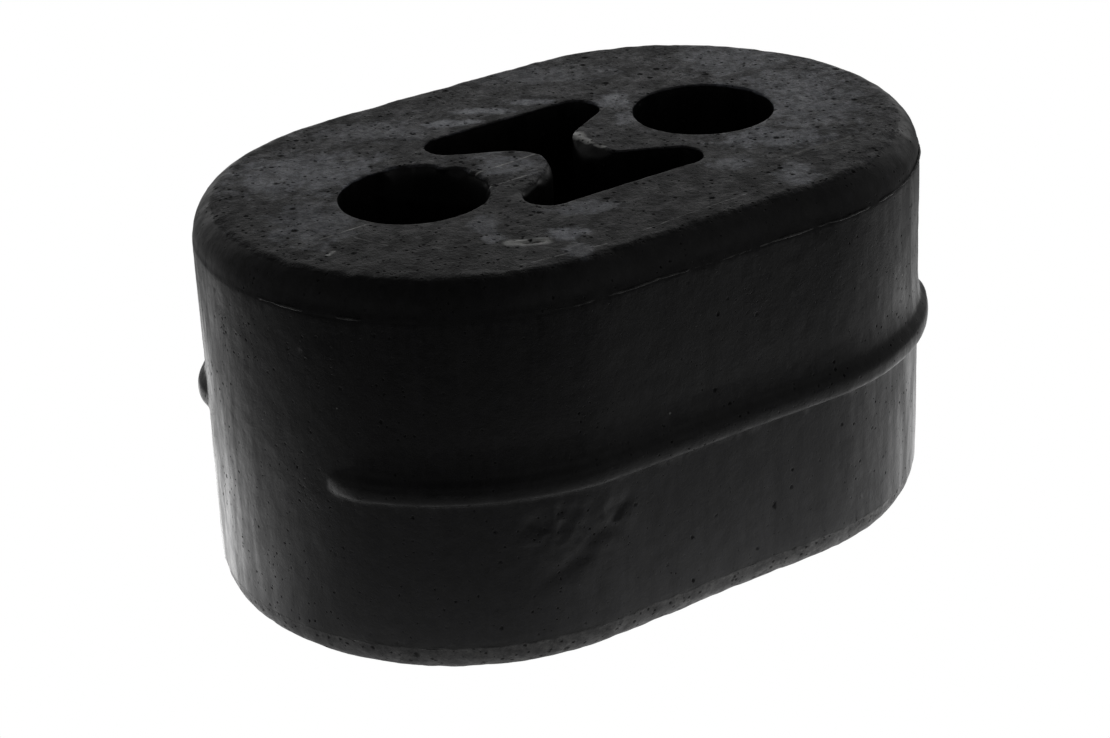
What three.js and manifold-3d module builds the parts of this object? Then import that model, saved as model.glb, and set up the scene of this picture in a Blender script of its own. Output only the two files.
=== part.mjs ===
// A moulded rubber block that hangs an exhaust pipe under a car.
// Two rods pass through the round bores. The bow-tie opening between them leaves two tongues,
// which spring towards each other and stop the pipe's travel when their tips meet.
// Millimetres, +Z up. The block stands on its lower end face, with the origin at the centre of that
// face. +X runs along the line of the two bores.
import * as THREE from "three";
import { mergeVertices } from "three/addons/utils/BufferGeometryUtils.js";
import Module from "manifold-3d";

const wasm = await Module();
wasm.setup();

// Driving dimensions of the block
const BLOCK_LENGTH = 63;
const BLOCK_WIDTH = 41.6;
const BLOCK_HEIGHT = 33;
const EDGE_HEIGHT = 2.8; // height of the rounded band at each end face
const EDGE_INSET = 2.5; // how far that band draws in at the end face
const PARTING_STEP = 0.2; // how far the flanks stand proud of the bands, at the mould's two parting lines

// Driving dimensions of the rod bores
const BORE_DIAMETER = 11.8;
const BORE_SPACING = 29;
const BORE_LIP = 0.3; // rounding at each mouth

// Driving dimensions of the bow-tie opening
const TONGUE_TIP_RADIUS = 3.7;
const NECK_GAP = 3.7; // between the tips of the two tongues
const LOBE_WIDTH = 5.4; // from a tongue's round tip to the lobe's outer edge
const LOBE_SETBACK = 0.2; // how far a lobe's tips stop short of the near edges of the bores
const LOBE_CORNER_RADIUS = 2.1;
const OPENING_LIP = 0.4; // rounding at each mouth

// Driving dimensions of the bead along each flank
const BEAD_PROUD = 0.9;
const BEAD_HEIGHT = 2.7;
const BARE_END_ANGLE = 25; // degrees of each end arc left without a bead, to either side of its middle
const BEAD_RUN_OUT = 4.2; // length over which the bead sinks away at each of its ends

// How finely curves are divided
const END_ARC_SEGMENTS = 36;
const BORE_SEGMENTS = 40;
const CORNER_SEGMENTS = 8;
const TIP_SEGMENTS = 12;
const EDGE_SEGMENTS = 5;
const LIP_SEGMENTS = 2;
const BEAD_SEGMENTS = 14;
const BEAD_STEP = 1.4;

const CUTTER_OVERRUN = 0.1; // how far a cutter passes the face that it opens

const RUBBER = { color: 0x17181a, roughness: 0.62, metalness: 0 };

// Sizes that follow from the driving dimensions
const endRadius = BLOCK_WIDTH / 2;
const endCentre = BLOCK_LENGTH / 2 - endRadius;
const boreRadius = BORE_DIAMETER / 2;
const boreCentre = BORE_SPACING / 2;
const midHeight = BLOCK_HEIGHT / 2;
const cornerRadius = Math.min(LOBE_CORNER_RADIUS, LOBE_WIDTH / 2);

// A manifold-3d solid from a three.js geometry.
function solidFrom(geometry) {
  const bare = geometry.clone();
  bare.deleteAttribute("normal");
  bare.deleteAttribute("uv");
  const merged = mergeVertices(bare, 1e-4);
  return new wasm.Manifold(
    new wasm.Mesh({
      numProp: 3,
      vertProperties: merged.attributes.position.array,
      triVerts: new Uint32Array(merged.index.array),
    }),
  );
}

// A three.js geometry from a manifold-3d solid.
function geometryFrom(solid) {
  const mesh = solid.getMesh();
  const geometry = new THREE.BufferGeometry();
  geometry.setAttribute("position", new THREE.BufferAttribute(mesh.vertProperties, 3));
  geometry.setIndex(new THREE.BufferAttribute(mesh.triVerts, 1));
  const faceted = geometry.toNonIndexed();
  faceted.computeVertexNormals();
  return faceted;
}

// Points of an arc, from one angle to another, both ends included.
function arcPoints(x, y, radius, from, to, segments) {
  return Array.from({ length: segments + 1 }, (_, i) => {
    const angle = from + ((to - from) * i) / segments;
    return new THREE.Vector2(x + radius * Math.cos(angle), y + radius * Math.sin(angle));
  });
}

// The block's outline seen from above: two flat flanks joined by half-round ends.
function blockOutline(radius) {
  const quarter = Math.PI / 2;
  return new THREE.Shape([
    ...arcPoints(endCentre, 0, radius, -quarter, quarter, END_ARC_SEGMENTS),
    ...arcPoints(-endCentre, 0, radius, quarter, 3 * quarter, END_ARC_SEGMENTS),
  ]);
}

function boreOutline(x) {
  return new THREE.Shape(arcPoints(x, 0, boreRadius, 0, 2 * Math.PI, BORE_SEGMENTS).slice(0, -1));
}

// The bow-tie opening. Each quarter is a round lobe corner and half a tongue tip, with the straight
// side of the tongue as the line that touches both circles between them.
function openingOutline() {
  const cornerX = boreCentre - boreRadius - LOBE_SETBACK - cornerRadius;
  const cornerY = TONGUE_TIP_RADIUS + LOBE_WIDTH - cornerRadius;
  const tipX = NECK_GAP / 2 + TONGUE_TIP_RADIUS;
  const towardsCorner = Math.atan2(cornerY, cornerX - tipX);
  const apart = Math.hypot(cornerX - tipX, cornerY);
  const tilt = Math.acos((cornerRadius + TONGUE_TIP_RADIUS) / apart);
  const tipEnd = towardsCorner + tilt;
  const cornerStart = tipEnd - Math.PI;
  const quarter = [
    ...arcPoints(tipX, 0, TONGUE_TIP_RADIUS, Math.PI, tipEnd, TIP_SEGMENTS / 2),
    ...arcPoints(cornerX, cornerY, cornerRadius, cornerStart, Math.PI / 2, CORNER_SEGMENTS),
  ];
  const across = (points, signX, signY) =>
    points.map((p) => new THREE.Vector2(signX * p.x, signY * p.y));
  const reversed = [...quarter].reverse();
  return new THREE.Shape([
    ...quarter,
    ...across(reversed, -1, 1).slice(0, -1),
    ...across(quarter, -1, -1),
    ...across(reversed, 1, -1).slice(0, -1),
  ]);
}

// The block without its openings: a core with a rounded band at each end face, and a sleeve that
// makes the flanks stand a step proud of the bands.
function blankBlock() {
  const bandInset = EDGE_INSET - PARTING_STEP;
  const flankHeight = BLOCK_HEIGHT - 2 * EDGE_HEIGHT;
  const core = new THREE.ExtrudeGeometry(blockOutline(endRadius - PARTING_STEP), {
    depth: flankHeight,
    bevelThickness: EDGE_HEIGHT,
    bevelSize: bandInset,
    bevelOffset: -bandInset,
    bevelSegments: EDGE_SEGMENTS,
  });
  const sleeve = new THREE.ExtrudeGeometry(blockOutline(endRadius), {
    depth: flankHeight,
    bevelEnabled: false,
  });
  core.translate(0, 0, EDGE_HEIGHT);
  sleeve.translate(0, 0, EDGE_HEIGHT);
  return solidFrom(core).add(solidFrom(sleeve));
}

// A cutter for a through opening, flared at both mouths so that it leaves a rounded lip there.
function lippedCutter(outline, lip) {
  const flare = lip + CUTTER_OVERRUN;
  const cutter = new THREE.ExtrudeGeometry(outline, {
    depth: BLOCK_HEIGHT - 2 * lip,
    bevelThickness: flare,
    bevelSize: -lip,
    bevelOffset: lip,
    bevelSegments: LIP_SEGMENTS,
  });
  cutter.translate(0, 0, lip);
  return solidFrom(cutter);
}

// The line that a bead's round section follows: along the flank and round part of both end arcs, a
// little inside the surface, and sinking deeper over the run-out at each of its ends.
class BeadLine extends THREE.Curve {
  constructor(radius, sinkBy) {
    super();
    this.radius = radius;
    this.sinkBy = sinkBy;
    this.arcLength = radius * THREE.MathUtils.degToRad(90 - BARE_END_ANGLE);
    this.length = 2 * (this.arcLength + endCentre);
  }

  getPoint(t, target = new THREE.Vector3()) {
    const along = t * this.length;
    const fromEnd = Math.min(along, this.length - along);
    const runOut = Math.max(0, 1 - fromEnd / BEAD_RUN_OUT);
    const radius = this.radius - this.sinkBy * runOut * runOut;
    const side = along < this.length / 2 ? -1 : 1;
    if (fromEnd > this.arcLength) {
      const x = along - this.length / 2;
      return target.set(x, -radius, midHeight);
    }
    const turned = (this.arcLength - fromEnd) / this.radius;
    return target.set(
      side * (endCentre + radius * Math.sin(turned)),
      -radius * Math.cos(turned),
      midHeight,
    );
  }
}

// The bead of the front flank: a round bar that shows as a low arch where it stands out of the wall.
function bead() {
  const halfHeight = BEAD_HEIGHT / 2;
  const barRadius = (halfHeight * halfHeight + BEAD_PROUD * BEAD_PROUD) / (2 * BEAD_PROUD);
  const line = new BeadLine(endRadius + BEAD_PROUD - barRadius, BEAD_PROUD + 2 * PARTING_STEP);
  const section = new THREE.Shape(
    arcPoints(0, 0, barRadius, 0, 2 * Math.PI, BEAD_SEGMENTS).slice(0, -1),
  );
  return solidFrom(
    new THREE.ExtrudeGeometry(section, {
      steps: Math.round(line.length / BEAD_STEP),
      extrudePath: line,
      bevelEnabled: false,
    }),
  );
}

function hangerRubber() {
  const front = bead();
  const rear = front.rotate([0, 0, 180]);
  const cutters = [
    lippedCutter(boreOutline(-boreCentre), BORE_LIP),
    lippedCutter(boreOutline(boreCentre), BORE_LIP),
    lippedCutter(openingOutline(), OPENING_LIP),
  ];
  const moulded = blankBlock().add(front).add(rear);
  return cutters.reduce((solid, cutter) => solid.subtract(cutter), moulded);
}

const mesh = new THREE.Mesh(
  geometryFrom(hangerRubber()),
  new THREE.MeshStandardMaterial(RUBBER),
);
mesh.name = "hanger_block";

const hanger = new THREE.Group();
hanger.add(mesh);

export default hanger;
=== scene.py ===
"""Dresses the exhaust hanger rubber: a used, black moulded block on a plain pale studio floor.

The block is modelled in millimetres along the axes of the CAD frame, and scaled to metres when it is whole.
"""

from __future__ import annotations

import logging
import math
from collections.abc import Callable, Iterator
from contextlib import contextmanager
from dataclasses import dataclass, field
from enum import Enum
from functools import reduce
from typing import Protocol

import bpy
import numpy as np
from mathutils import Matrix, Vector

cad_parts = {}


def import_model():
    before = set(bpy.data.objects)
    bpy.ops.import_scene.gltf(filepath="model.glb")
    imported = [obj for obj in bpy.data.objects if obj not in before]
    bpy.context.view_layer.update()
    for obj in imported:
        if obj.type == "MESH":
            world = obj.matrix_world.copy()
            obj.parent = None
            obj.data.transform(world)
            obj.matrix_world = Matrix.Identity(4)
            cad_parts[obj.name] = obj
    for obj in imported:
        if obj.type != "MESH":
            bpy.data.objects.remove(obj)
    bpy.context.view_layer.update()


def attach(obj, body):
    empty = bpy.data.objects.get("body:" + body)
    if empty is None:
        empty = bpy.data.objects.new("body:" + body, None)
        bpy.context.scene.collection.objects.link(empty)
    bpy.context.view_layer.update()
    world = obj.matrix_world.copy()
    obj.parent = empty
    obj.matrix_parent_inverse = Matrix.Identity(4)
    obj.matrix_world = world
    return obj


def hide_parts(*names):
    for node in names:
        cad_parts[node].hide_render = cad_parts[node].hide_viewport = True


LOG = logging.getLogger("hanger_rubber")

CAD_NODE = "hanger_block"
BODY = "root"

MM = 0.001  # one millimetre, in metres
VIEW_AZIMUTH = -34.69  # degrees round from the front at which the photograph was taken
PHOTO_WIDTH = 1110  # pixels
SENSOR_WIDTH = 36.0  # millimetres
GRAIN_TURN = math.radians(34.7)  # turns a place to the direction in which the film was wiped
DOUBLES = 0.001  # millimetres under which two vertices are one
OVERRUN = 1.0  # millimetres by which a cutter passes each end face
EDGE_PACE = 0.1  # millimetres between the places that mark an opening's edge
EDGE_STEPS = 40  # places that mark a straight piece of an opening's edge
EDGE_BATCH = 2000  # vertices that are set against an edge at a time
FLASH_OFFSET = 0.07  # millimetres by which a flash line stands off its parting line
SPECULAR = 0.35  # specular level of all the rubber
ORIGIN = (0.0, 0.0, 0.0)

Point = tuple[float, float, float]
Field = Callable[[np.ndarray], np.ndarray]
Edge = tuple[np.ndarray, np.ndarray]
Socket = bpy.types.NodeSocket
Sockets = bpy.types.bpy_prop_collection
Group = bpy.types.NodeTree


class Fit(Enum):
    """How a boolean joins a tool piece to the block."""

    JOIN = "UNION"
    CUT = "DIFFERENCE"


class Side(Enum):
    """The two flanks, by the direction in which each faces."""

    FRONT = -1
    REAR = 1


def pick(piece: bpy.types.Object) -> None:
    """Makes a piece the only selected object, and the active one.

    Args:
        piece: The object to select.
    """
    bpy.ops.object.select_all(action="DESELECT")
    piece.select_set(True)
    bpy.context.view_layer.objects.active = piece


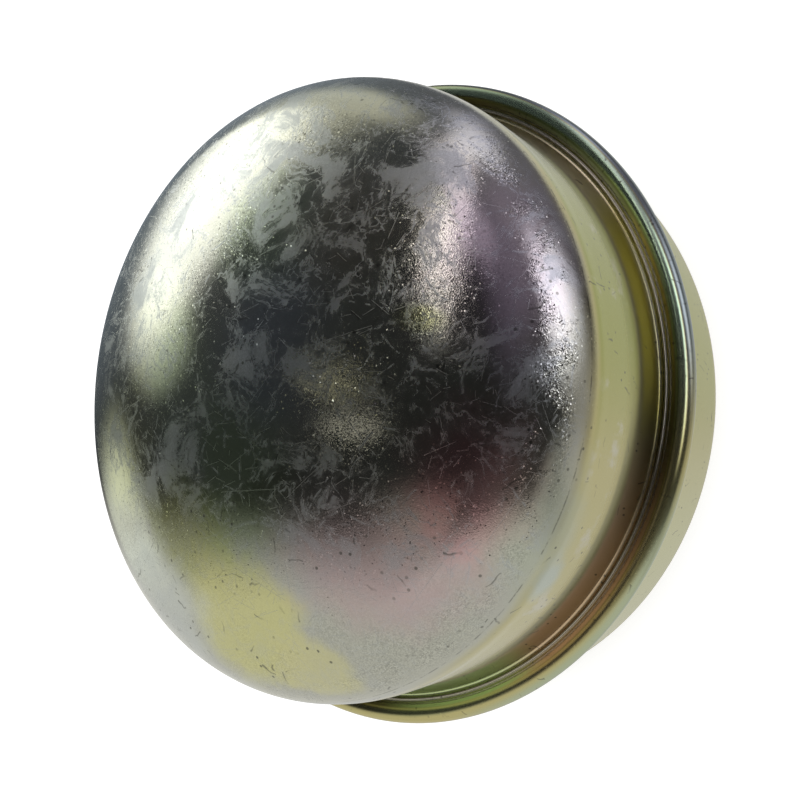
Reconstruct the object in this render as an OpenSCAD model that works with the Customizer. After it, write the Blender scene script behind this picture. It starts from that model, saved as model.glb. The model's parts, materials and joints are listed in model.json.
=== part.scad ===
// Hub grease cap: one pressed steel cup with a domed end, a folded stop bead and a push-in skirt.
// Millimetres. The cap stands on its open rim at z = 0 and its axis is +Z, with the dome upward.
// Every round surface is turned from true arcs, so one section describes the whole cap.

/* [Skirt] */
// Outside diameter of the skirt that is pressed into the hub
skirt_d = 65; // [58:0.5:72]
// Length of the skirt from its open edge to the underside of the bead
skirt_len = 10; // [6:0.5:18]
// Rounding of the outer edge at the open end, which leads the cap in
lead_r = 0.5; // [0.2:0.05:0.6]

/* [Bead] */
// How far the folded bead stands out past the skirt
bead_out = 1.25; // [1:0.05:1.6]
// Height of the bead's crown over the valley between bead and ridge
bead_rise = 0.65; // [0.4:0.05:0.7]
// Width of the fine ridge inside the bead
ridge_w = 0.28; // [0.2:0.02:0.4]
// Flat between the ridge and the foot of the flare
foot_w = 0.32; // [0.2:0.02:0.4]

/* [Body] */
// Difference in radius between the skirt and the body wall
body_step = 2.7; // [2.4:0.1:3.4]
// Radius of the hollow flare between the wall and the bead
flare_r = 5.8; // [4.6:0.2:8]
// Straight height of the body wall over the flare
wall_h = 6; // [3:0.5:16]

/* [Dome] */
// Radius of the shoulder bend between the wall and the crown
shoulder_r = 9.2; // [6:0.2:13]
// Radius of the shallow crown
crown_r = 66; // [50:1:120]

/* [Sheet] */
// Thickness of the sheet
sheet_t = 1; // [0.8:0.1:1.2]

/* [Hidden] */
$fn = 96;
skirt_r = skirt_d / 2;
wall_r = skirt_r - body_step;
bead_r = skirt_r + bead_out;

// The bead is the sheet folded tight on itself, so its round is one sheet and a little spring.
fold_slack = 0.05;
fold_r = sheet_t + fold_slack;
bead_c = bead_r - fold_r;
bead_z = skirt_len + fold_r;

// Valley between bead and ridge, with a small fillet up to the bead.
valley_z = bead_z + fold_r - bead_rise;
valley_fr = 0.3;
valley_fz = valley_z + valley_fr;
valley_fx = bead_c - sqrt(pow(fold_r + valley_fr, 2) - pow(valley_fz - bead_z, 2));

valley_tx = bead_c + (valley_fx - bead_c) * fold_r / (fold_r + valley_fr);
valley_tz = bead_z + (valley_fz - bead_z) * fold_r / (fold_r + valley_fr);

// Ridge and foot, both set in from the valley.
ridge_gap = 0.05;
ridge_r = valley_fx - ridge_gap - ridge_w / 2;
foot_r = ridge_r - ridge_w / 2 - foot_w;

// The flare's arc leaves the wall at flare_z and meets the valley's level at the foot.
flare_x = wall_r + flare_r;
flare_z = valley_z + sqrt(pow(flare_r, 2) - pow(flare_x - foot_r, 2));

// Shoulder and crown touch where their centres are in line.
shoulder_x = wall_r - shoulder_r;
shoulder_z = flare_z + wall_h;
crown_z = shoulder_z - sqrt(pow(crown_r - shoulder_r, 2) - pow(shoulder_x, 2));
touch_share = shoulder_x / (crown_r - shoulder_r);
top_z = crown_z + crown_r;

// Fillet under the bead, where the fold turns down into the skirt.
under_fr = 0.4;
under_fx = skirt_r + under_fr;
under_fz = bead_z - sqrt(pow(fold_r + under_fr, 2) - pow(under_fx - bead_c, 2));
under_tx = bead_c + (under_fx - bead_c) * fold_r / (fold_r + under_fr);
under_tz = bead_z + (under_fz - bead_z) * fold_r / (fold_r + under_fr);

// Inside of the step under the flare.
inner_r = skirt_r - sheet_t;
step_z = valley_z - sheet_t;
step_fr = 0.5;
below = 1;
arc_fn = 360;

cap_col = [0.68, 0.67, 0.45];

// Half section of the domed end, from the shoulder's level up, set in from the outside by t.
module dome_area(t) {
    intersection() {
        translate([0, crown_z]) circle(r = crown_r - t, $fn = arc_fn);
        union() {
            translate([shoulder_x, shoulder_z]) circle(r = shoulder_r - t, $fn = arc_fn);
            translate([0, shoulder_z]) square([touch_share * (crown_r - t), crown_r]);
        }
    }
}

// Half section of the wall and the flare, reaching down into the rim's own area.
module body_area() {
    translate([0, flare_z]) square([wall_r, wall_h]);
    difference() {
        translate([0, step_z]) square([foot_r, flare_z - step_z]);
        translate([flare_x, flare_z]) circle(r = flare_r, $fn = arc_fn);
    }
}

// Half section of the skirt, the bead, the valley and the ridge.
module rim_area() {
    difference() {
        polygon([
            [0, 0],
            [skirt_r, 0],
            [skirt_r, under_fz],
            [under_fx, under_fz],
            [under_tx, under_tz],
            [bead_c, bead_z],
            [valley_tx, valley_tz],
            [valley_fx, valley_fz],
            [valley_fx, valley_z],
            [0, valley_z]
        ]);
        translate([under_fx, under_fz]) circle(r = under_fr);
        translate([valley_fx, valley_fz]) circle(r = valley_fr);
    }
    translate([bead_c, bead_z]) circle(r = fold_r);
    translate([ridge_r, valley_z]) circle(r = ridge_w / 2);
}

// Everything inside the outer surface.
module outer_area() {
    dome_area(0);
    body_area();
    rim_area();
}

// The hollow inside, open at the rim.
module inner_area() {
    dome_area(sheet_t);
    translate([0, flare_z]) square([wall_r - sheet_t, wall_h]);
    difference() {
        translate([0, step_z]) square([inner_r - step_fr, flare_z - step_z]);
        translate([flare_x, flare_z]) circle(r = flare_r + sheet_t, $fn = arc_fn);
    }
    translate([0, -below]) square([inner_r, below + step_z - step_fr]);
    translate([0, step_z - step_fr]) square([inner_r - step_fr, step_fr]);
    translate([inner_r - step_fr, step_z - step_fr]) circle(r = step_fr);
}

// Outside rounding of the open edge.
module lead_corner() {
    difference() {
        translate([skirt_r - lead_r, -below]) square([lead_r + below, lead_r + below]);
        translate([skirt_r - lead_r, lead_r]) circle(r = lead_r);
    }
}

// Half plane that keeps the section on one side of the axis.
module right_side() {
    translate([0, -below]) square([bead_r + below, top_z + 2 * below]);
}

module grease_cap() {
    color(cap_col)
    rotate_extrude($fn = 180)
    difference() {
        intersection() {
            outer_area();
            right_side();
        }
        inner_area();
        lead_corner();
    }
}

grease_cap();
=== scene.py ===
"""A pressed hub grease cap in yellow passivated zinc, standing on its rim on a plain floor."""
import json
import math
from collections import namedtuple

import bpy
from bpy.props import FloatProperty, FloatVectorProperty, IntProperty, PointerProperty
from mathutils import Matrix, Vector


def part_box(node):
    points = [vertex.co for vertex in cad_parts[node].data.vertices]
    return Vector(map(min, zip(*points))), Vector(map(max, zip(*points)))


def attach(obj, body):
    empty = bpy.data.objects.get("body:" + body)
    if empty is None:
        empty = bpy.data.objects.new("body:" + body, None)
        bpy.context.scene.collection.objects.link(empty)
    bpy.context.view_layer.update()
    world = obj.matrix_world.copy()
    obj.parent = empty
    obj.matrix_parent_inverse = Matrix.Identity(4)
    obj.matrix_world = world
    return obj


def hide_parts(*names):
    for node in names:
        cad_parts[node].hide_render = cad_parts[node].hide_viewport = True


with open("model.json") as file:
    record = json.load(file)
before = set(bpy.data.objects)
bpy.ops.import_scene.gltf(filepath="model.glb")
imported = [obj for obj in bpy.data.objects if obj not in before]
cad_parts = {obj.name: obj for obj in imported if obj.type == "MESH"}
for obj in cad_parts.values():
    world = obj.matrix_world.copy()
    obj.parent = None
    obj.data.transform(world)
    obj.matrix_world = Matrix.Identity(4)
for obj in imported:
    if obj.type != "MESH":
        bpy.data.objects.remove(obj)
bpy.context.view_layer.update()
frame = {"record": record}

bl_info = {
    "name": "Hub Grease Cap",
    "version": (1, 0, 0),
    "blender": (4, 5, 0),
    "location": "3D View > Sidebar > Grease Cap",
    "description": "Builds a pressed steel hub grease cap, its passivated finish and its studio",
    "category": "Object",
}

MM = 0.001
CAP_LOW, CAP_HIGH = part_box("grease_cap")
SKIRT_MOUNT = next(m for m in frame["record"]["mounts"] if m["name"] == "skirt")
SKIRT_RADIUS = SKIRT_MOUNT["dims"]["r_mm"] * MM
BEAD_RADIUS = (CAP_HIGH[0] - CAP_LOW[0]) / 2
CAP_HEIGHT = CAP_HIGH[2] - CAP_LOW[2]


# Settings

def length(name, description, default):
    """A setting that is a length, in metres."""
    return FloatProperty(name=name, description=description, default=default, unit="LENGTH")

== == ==

What the exercise asks ▸ Would you quote everything above from the line containing "of the axis." down to the line containing "zip(*points))), Vector(map(max, zip(*points)))"? Include both of those lines and nothing else.

Result of the exercise ▸
// Half plane that keeps the section on one side of the axis.
module right_side() {
    translate([0, -below]) square([bead_r + below, top_z + 2 * below]);
}

module grease_cap() {
    color(cap_col)
    rotate_extrude($fn = 180)
    difference() {
        intersection() {
            outer_area();
            right_side();
        }
        inner_area();
        lead_corner();
    }
}

grease_cap();
=== scene.py ===
"""A pressed hub grease cap in yellow passivated zinc, standing on its rim on a plain floor."""
import json
import math
from collections import namedtuple

import bpy
from bpy.props import FloatProperty, FloatVectorProperty, IntProperty, PointerProperty
from mathutils import Matrix, Vector


def part_box(node):
    points = [vertex.co for vertex in cad_parts[node].data.vertices]
    return Vector(map(min, zip(*points))), Vector(map(max, zip(*points)))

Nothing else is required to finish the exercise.